Use CatalogChoice.org Slow that cascade of advertising dripping from your mailbox.

Contemplate canceling or reducing magazine and newspaper subscriptions—at least abandon any feeling of obligation that you have to read the whole thing. Recycle all the half-read ones lying around—or put them on 48-hour warning and then recycle them. Observe your information flow. How many come in per week? How many do you read? Adjust the inflow accordingly.

If you still have more than one phone, live with only one voicemail box. That nagging blinking light shouldn’t be the first thing to greet you when you get home or pick up your cellphone.

Consider unsubscribing from all, most, or at least many of your email lists, digital newsletters, and feed-reader subscriptions. Imagine if you printed all those saved mailing list posts, downloaded articles, and feed subscriptions. How big a stack would you have? Don't make your computer the digital version of one of those people's houses where you have to edge around on goat trails between teetering piles of moldering news. Be realistic about the amount of time you spend “keeping up with sites.” Pick a reasonable number based on your available time and about how much of it you want to spend online. Visit the others when they come to mind.

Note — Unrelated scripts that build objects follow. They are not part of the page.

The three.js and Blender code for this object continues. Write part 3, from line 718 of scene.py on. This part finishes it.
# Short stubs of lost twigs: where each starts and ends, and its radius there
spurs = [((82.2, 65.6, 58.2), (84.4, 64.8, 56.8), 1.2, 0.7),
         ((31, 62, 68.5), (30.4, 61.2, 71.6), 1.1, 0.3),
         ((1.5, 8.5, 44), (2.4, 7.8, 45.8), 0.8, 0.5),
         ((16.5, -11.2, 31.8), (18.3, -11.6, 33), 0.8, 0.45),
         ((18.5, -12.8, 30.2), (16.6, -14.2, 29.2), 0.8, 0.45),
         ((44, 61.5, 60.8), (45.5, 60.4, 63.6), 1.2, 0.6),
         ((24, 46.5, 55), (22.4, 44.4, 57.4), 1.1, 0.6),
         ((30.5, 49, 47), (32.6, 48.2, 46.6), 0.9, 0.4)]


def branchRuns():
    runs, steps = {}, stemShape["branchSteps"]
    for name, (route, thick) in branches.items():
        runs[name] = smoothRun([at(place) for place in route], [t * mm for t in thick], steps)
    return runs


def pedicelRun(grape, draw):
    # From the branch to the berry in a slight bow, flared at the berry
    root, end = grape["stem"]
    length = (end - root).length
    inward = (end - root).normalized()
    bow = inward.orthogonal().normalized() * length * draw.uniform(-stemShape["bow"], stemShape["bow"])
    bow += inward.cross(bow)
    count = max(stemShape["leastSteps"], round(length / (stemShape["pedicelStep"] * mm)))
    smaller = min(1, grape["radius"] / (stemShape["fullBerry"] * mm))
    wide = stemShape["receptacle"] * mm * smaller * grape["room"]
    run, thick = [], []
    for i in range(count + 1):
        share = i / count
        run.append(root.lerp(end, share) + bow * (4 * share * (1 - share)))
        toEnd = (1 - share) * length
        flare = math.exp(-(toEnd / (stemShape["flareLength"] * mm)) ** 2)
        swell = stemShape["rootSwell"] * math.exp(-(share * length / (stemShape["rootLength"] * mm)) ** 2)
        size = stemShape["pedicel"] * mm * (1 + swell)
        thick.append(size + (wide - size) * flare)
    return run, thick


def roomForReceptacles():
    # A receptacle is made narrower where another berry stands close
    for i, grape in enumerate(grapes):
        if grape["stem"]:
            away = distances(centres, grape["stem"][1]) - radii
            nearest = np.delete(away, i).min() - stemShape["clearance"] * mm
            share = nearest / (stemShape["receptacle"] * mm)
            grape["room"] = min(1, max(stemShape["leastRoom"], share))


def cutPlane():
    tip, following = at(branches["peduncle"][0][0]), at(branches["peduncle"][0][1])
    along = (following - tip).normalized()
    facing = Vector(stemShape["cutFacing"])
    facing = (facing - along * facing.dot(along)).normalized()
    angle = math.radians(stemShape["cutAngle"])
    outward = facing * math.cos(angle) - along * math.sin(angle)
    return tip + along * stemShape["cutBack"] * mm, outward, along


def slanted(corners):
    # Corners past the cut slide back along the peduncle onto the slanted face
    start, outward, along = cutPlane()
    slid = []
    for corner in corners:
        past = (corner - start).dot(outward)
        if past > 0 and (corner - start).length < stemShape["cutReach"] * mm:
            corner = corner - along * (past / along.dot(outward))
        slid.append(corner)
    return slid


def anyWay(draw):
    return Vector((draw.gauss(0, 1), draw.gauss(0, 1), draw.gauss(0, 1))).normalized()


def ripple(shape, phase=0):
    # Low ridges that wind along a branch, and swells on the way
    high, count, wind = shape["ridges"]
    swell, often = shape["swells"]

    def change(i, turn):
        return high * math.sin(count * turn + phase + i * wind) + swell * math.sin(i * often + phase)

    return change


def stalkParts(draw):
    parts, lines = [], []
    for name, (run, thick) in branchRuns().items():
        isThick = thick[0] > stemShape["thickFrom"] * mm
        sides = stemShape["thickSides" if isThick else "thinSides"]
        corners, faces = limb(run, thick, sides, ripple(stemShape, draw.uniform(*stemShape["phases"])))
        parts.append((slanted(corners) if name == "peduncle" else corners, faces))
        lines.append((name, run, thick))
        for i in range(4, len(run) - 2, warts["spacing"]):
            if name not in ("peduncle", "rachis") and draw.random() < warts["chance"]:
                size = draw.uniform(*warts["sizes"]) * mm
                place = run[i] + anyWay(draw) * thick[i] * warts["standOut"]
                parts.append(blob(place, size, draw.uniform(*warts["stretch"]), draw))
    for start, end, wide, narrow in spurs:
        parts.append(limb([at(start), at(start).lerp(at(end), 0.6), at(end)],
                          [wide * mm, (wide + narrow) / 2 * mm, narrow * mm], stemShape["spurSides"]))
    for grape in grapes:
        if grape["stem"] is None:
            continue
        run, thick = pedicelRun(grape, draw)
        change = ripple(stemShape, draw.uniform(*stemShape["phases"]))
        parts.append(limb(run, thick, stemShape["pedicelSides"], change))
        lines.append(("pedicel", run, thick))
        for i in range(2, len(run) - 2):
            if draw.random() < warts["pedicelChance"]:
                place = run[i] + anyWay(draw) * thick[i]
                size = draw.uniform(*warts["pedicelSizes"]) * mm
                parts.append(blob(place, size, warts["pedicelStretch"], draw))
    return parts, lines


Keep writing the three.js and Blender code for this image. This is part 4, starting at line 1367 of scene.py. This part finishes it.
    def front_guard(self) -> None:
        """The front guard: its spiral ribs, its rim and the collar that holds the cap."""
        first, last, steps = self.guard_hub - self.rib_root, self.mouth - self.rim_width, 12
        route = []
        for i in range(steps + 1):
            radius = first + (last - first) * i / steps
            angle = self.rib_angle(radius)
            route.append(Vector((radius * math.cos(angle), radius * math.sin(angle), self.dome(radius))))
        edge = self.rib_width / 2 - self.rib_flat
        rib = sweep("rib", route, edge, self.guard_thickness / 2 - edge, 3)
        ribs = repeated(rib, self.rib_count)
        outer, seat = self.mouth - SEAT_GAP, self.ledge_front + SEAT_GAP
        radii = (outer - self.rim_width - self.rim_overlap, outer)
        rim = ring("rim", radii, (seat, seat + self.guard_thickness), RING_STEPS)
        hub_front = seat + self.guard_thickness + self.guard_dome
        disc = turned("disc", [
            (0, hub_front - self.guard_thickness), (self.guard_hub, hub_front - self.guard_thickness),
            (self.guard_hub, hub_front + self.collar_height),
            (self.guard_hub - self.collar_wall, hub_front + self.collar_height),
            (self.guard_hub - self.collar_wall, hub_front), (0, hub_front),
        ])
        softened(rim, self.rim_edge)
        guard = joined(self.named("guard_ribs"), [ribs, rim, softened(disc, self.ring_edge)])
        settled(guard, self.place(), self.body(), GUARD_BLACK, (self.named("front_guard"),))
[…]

If you forget to check a site, it’s not that important. Find your balance and let go of the rest. My friend, online community consultant Heather Champ, created her own “Project Unsubscribe” when she set out to make her email inbox feel more like a living room and less like a strip mall. After a few months, when the pace of her unsubscriptions slowed down, she had stopped almost 300 newsletters and unnecessary notifications. Her verdict? “Inbox quality A+++.”